When Nissan first built the relatively compact 24 kWh battery stack in my 2011 Leaf a decade ago, the Japanese automaker paid in the realm of $24,000 to conjure it into existence. With an original MSRP of just over $35,000 before any tax incentives, Nissan was essentially selling an eleven thousand dollar car with twenty-four grand in batteries. Not only was that a money-losing enterprise, but it hardly incentivized anyone else from jumping into the market. A decade removed from that early mass-market electric vehicle attempt, and some manufacturers have reduced the price per kilowatt-hour of battery capacity to just under $100.
According to a new market survey from Bloomberg NEF, the average industry cost per kWh of battery is down to $137 from over $1100 in real inflation-adjusted dollars just a decade ago. That’s an 89 percent drop in 10 years, with an average year-over-year cost decrease of 19 percent. If we assume that same 19 percent drop in 2021, the industry average battery will cost just $110 per kWh.
Large battery arrays fitted to electric buses in China have managed to tip beyond that magic $100 point, thanks to the economies of scale involved in building bigger batteries. Even still, with supply chains getting more efficient, some recycled content coming onboard, and an ever-increasing understanding of advanced battery chemistry, prices will continue to trend downward into the foreseeable future.

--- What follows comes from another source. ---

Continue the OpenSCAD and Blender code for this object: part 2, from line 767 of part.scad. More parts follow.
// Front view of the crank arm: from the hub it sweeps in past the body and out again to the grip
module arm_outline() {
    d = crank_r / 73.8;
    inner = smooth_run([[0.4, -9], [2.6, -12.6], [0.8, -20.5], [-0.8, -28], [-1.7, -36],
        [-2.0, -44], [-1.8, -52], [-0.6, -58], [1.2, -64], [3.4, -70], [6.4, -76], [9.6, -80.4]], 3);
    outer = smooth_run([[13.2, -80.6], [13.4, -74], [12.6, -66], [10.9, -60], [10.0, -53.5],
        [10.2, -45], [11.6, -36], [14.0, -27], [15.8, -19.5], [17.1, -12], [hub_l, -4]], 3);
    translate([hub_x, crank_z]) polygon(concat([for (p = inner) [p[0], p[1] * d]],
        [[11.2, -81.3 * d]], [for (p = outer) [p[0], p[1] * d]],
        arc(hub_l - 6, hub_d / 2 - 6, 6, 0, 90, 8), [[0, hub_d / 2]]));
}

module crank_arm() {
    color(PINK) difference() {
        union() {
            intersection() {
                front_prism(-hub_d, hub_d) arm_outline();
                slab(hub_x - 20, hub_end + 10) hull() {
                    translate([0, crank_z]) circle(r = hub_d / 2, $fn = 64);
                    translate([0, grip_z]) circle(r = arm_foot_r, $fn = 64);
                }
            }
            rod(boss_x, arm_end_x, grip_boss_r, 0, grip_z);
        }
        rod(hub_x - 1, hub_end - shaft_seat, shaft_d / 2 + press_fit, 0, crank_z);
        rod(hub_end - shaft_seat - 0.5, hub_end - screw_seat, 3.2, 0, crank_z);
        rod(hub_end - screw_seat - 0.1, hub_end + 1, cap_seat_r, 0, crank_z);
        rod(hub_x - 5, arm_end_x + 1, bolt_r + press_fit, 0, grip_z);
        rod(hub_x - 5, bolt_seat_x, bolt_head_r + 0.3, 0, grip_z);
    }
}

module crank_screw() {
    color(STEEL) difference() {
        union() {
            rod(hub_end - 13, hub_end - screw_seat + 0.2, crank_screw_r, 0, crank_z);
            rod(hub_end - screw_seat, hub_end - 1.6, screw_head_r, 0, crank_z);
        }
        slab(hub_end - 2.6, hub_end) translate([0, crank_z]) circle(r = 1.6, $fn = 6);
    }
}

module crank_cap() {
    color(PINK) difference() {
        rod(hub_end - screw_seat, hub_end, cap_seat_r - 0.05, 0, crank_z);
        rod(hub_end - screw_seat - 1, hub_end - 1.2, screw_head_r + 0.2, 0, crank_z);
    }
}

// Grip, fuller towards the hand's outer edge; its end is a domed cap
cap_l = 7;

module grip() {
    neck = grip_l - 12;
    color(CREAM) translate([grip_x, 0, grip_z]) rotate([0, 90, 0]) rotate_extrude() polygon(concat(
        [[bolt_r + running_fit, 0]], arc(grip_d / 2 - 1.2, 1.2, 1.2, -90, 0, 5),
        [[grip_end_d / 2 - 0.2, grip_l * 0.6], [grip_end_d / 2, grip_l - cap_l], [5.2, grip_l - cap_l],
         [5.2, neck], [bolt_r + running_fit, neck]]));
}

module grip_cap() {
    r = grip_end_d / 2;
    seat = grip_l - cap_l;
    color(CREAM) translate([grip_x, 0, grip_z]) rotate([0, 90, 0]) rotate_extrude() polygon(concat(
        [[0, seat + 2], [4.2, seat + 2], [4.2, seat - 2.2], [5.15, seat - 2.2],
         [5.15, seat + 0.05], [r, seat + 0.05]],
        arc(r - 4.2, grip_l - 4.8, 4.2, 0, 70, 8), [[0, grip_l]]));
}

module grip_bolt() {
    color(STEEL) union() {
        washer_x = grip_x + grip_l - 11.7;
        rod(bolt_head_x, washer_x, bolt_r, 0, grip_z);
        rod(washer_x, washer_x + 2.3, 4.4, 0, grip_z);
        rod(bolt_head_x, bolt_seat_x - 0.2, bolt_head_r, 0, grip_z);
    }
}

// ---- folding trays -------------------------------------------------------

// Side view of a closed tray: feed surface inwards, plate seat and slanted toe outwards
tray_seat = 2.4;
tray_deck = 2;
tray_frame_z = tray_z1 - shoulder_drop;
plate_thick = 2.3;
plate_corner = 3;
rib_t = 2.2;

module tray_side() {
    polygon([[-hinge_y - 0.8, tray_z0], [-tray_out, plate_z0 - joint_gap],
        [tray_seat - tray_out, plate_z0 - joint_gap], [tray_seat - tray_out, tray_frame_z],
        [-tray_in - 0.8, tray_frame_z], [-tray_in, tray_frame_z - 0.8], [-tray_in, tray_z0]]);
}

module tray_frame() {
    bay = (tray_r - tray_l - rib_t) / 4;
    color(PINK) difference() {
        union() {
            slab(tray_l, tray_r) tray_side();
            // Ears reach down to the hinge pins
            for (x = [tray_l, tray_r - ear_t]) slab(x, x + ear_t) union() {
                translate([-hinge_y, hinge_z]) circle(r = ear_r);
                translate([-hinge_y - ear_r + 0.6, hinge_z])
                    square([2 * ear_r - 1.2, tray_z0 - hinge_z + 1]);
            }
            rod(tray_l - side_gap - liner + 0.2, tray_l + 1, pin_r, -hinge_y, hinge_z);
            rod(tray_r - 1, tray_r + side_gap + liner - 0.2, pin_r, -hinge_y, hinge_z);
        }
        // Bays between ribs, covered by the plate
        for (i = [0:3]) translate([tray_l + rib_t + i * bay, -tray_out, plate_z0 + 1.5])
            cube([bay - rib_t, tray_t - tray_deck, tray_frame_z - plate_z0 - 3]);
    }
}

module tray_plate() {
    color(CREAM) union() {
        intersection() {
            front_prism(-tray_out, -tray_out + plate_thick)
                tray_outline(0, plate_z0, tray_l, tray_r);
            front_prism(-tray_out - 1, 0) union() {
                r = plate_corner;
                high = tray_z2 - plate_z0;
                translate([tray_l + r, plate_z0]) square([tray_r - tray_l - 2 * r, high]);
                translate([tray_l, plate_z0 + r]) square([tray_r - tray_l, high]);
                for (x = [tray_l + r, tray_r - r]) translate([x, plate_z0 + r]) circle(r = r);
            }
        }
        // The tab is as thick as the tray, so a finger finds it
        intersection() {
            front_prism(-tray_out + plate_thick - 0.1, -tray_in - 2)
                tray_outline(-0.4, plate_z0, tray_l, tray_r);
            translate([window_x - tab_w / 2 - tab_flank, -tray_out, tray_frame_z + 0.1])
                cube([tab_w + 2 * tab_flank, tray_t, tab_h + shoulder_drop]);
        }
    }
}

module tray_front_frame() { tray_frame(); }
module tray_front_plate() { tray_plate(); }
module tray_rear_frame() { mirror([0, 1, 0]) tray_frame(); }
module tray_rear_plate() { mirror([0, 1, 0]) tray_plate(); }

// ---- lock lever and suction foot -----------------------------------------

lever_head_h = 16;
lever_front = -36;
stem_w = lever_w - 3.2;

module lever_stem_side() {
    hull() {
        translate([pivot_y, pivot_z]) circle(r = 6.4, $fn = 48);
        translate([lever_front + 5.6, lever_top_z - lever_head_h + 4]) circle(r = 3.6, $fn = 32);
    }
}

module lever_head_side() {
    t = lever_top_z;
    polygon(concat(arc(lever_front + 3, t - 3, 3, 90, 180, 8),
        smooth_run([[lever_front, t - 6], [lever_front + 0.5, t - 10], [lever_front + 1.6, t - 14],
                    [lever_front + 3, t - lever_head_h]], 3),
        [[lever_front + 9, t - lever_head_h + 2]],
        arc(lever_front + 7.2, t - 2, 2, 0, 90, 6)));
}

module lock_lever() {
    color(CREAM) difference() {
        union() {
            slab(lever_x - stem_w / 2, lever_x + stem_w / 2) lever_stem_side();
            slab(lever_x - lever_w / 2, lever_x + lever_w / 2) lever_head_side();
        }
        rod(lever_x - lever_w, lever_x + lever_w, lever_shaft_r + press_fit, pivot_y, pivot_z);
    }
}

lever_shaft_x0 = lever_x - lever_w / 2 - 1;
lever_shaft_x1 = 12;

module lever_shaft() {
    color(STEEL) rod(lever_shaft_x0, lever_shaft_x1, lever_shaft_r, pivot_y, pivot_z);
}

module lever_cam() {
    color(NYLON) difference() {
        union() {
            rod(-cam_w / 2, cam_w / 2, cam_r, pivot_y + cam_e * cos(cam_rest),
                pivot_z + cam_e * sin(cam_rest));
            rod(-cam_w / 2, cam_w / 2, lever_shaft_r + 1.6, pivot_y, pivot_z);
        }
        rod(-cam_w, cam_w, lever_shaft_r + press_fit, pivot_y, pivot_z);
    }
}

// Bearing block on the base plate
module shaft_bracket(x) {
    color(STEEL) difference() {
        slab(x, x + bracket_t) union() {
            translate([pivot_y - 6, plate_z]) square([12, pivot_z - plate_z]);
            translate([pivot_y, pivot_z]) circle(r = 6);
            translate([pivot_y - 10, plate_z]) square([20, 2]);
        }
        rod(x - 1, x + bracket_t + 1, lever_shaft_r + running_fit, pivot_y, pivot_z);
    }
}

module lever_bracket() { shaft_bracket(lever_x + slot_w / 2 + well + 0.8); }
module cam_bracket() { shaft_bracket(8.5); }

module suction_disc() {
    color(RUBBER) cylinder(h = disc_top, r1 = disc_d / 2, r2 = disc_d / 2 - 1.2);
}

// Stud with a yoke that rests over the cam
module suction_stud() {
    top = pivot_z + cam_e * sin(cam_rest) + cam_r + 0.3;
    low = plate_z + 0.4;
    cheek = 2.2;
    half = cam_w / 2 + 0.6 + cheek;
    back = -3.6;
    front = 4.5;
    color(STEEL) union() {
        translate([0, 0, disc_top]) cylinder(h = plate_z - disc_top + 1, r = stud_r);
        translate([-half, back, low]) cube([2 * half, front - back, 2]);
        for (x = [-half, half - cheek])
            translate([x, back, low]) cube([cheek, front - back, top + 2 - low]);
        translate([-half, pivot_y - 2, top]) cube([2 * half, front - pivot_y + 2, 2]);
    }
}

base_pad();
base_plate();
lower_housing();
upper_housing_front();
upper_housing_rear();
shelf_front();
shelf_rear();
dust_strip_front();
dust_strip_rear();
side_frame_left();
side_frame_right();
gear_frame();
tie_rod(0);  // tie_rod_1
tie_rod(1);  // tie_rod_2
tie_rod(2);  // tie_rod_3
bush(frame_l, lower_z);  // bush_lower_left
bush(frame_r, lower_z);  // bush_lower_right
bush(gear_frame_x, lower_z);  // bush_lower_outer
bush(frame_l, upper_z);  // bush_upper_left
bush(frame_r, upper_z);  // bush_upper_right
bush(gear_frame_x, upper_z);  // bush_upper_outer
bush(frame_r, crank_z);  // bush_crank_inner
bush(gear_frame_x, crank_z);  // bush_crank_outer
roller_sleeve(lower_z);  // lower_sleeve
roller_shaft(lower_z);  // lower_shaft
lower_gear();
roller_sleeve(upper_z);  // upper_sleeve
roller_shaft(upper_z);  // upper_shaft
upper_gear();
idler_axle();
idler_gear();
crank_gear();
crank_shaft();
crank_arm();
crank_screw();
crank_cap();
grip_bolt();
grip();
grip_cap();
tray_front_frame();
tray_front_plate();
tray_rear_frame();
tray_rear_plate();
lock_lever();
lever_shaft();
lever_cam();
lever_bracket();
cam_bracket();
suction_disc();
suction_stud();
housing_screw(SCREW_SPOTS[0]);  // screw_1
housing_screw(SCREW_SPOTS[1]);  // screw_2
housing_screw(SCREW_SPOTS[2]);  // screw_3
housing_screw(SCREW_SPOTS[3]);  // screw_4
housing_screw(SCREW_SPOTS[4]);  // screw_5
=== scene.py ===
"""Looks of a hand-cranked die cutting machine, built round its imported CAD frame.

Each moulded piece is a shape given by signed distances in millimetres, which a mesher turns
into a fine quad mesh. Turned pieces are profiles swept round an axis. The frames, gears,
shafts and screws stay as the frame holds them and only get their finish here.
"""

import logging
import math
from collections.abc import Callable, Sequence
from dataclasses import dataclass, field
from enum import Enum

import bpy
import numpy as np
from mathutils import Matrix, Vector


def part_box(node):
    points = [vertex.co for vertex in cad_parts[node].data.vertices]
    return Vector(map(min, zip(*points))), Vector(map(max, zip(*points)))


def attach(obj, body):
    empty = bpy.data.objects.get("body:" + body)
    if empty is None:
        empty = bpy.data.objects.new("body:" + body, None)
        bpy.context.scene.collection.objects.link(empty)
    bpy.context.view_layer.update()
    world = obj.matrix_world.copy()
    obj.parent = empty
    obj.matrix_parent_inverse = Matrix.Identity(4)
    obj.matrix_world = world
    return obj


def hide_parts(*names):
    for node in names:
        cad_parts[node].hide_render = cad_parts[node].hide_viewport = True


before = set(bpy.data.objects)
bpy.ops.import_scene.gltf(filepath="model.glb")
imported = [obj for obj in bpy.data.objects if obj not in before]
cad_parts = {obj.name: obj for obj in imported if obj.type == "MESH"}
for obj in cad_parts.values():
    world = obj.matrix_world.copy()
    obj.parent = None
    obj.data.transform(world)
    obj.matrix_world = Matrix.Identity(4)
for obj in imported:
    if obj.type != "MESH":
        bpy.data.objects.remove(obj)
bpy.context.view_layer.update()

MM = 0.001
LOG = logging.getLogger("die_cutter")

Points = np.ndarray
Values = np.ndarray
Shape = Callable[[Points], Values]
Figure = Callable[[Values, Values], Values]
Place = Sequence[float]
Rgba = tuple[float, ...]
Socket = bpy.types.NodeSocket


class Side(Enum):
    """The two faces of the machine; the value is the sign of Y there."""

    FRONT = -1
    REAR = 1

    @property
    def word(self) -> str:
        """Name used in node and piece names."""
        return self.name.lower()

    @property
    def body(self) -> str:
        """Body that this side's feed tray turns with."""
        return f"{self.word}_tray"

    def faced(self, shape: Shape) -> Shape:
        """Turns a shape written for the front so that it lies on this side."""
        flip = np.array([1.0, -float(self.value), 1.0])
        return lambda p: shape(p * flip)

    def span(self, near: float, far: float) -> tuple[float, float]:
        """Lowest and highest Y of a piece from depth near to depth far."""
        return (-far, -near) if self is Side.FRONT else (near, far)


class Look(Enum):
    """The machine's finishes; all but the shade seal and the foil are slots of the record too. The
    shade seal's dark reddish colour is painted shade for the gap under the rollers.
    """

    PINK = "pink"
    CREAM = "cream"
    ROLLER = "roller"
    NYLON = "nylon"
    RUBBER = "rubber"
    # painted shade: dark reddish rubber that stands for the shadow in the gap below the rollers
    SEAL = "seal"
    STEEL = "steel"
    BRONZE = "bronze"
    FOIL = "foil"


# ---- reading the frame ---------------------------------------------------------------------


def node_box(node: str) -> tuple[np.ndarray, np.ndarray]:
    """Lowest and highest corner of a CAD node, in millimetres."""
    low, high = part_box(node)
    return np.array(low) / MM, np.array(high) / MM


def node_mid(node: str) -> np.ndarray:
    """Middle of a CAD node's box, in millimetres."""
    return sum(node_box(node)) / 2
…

With battery costs coming down to earth, we can assume a few things will happen. First, manufacturers will be able to secure a larger profit margin on electric vehicles. Second, the cost of buying a new electric vehicle will begin to come in line with a similarly sized gasoline-powered car, even before tax incentives. Third, the associated increase in sales of electric vehicles will come with a related decrease in the cost of battery production. Thus the cycle begins anew.
In what some are calling a “virtuous cycle” this continued decrease in costs will eventually hit a plateau, but prices are going to get very cheap before that happens. Specifically, Bloomberg NEF projects that battery pack prices will drop all the way down to $58 per kWh in 2030. By 2035, the drop will continue onward to just $44 per kWh. Then again, predictions in 2012 indicated that per kWh prices in 2020 would be around $200, and the industry managed to cut that in half. Perhaps it’s possible we can’t even fathom how inexpensive electric propulsion will be after fifteen more years of development. Is a $22 kilowatt-hour battery possible?

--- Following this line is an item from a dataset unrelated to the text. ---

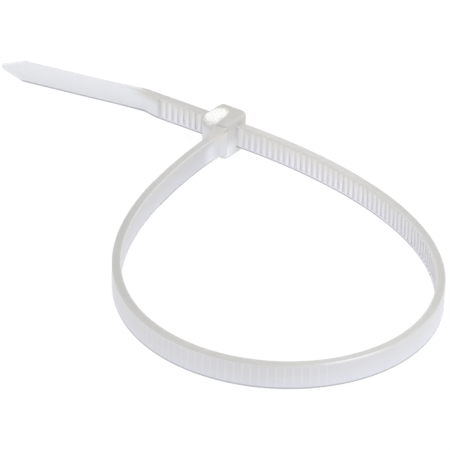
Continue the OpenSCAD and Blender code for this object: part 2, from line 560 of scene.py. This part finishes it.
    def _lay_tail(self, strap: Object) -> None:
        """Adds the tail, from the last tooth to the tip."""
        half_t = self.sizes.thickness / 2
        stations = self._tail_places()
        with Bench.editing(strap):
            for here, after in zip(stations, stations[1:]):
                x, next_x = here - self.lengths.start, after - self.lengths.start
                Bench.rim(x)
                Bench.extrude((next_x - x, 0, 0))
                if after == stations[1]:
                    self._close_band(next_x)
                thickness, width = self._tail_section(here)
                new_thickness, new_width = self._tail_section(after)
                Bench.rim(next_x)
                Bench.resize((1, new_thickness / thickness, new_width / width), (next_x, -half_t, 0))
            bpy.ops.mesh.edge_face_add()

    def _tail_places(self) -> list[float]:
        """The tail's stations along the strap: land, step, kink, straight and tip."""
        s, places = self.sizes, self.lengths
        land = places.teeth_end + s.land
        tip = places.end - s.tip_length
        return [
            places.teeth_end,
            places.teeth_end + self.ease,
            land,
            *spread(land, land + s.step, count=6),
            places.kink - self.kink_ease,
            places.kink,
            *spread(places.kink, places.kink_end, count=5),
            *spread(places.kink_end, tip, count=12),
            *spread(tip, places.end, count=10, gather=1.8),
        ]

    def _mark(self, strap: Object) -> None:
        """Writes each corner's length along the strap and its depth into the route map."""
        layer = strap.data.uv_layers.new(name=ROUTE_MAP)
        vertices = strap.data.vertices
        for loop in strap.data.loops:
            place = vertices[loop.vertex_index].co
            layer.uv[loop.index].vector = (place.x + self.lengths.start, place.y)

    def _droop(self, place: complex) -> float:
        """How far the free tail hangs at one place of the route."""
        way = (place - self.route.bend_end) * cmath.rect(1, -self.route.slot_heading)
        slot = self.lengths.kink - self.lengths.bend_end
        past_slot = way.real > 0 and abs(way.imag) < self.sizes.tail
        share = (abs(way) - slot / 2) / slot if past_slot else 0.0
        return -self.sizes.droop * min(1.0, max(0.0, share))

    def _bend(self, strap: Object) -> None:
        """Bends the straight strap along its route with a curve."""
        curve = bpy.data.curves.new("strap_route", "CURVE")
        curve.dimensions = "3D"
        curve.twist_mode = "Z_UP"
        line = self.route.middle_line()
        spline = curve.splines.new("POLY")
        spline.points.add(len(line) - 1)
        for point, place in zip(spline.points, line):
            point.co = (place.real, place.imag, self._droop(place), 1)
        path = bpy.data.objects.new("strap_route", curve)
        bpy.context.scene.collection.objects.link(path)
        Bench.modify(strap, "CURVE", object=path, deform_axis="POS_X")
        bpy.data.objects.remove(path)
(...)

We have a lot of ambitious battery-operated projects coming in the next decade that will rely on inexpensive production capacity. Not only have many cities, states, and countries all over the world pledged to transition to only zero emissions vehicles in the next decade, but in order to clean up the world’s power generation strategy, we need stationary power storage in place right now. Solar photovoltaic or wind turbine power generation are excellent zero emissions sources for the world’s electric grids, but in order to completely rid ourselves of fossil fuel power generation, we need a place to store excess power so we have some to use when the sun goes down on a calm evening.
ALTERNATING CURRENTS: An ode to the electric beater
Now don’t get me wrong, I love my old Leaf, but it is quite clearly a very cheap car with what was once a very expensive battery pack. The modern-day 2020 Leaf has become a competent and downright comfortable car to drive by comparison, with much more battery capacity onboard. Just think about all of the other things Nissan was able to invest in to make the Leaf a better car as battery prices declined. From infotainment to interior materials, the new one is much better at being an actual car.

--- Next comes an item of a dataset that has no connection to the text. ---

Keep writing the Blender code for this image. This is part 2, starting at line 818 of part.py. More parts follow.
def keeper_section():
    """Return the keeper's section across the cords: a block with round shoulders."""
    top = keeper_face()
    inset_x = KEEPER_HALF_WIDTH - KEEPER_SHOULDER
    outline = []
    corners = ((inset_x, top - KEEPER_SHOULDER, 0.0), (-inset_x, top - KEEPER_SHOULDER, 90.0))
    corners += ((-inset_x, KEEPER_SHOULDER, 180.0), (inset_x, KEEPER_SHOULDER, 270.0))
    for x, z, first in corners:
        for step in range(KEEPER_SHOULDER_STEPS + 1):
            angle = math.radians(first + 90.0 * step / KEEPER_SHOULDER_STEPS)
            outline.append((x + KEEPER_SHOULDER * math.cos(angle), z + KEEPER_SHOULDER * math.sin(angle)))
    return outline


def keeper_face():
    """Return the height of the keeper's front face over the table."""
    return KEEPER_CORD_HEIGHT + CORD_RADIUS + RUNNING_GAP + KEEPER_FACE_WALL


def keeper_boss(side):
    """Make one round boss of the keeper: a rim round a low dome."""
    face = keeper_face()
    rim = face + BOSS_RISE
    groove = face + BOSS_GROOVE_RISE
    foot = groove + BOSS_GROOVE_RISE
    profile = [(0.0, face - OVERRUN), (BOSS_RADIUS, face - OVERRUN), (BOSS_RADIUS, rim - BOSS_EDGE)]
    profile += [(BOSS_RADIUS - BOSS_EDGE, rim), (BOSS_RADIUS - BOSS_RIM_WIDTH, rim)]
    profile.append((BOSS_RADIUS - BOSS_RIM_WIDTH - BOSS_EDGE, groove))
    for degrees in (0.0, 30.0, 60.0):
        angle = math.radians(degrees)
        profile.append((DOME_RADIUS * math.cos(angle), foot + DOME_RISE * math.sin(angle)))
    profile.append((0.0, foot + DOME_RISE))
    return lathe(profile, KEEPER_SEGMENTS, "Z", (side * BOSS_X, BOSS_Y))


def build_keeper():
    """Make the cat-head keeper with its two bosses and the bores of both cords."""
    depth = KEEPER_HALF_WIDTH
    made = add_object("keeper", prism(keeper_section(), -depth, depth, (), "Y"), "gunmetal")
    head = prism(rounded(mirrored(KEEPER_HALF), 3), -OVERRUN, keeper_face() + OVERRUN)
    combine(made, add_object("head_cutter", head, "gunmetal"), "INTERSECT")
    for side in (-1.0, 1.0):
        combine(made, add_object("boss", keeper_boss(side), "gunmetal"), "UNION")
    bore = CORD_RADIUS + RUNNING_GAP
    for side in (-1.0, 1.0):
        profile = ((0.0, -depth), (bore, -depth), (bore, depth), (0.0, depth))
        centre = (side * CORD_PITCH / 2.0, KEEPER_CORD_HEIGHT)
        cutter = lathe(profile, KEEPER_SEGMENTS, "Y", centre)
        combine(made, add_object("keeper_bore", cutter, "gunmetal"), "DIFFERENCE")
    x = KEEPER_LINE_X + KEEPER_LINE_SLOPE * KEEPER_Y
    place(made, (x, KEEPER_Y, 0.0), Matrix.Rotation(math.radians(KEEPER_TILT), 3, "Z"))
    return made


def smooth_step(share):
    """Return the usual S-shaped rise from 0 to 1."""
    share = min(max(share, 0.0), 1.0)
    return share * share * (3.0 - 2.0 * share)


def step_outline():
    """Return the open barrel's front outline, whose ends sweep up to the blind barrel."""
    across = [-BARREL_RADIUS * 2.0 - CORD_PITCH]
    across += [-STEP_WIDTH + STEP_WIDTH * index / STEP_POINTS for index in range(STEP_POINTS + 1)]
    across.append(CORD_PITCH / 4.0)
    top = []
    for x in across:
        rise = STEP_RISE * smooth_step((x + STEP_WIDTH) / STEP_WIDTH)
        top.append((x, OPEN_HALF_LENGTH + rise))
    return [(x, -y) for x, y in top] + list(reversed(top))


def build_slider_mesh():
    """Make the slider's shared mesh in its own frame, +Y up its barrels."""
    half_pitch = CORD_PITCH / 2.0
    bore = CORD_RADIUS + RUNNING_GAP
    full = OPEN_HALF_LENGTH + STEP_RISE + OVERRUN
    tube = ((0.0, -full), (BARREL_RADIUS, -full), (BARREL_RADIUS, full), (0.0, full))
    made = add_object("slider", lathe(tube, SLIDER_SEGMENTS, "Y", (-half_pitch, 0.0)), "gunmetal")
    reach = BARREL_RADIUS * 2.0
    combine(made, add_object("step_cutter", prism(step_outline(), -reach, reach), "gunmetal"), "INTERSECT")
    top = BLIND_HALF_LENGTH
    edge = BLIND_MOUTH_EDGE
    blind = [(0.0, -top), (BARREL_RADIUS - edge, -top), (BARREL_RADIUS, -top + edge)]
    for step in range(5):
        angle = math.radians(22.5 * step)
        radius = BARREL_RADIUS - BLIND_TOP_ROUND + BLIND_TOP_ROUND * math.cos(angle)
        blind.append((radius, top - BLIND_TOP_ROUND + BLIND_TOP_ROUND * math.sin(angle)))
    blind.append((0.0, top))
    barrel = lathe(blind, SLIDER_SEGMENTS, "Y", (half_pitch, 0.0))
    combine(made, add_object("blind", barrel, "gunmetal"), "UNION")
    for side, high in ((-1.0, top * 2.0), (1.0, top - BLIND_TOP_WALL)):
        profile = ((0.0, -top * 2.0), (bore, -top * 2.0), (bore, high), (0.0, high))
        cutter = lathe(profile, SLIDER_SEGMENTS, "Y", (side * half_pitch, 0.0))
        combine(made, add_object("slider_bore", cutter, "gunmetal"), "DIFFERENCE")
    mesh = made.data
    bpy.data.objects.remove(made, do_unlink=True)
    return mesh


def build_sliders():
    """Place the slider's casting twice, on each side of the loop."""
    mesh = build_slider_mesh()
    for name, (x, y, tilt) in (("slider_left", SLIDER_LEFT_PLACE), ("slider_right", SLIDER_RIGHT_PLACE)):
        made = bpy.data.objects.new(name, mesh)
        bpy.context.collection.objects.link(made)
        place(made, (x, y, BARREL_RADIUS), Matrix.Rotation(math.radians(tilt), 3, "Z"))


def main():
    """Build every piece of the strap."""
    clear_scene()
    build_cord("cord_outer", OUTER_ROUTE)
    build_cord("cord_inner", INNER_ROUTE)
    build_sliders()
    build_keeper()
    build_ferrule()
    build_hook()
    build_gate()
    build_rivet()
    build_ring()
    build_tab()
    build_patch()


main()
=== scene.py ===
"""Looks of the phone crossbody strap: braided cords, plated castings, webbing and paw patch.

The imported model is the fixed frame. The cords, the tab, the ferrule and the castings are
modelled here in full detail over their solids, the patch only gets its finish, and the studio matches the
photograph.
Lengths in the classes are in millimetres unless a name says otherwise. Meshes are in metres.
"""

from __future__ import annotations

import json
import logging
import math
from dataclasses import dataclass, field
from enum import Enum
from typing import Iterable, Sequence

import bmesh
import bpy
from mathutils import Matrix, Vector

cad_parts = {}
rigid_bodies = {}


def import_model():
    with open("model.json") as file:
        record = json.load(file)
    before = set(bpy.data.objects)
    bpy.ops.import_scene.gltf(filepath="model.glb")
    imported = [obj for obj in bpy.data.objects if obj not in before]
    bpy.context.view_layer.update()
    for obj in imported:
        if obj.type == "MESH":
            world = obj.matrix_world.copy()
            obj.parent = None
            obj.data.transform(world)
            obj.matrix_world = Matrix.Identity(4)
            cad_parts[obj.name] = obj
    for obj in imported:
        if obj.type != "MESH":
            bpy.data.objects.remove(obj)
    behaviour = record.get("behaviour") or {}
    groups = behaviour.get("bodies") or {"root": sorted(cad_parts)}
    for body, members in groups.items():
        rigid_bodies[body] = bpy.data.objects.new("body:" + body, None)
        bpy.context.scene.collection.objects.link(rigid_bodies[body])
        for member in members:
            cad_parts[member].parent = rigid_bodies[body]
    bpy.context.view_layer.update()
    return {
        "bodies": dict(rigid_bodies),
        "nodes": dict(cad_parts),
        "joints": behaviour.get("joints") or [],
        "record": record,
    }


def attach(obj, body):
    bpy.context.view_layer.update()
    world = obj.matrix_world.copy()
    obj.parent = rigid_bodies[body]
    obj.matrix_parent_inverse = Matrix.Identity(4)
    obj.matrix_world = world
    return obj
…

One of the things that will need to happen is to finally see a mass-market normal electric sedan or hatchback enter the market under thirty thousand dollars. To have a real workaday competitor to Honda’s Civic or Accord or Toyota’s Camry or Corolla, competing on real MSRP rather than some combination of tax incentive and fuel savings, that’s when EVs will really take off for the everyperson. Those four cars still account for hundreds of thousands of annual sales, and it still makes sense to try to compete with them. Will Tesla get there when it brings the $25,000 compact it’s been teasing? Will Nissan build a competitive electric Altima? Time will tell, but it’s not happening without low-cost batteries.
Cheaper batteries will not only contribute to faster adoption of EVs globally, a more economically viable future for manufacturers to push EV adoption, and better quality cars for the same price or even lower, but that will also mean a more climate-friendly power grid that abandons coal and natural gas. If we have any hope of reaching net zero carbon dioxide creation in the next five years, we have to get started on it now and lower cost batteries will be the foundation for making it a reality.